The Regulatory Landscape and Security Considerations
The OCC’s interpretative letters have confirmed that banks are allowed to provide custody solutions, engage in stablecoin-related activities, and participate in distributed ledger networks. With the OCC’s endorsement, banks can also issue and manage stablecoins pegged to fiat currencies, as long as they adhere to regulatory standards. This situation opens the door for banks to establish themselves as reliable custodians for stablecoins, which could enhance the security of digital assets and improve cross-border payments and remittances. While the decentralized nature of cryptocurrencies often positions banks as opponents to the movement, the actual landscape is more complex. Institutional investors, pension funds, and high-net-worth individuals require custody solutions that comply with existing regulations and ensure security. “The largest financial institutions are eager to explore tokenized assets,” noted Nikola Plecas, head of commercialization at Visa Crypto, emphasizing the need for regulatory clarity to enable large-scale adoption. Unlike crypto-native firms, banks have a long-standing reputation for asset protection, making them attractive to institutional clients seeking both compliance and security. By utilizing their established infrastructure and expertise, banks can effectively bridge the divide between traditional finance and the burgeoning digital asset sector.

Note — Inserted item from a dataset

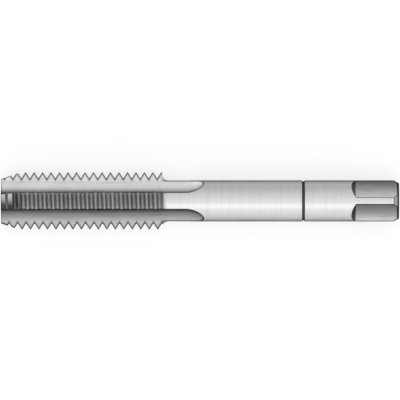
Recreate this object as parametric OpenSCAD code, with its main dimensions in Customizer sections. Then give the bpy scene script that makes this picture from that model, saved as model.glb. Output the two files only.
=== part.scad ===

The Future of Blockchain in Regulated Industries
A report from PYMNTS Intelligence titled “Blockchain’s Benefits for Regulated Industries” highlights the myriad advantages blockchain technology can offer regulated sectors, including finance. “As more banks adopt blockchain capabilities, customers will enjoy increased options for transferring value,” stated FV Bank CEO Miles Paschini, suggesting a future where blockchain is seamlessly integrated as an additional payment channel.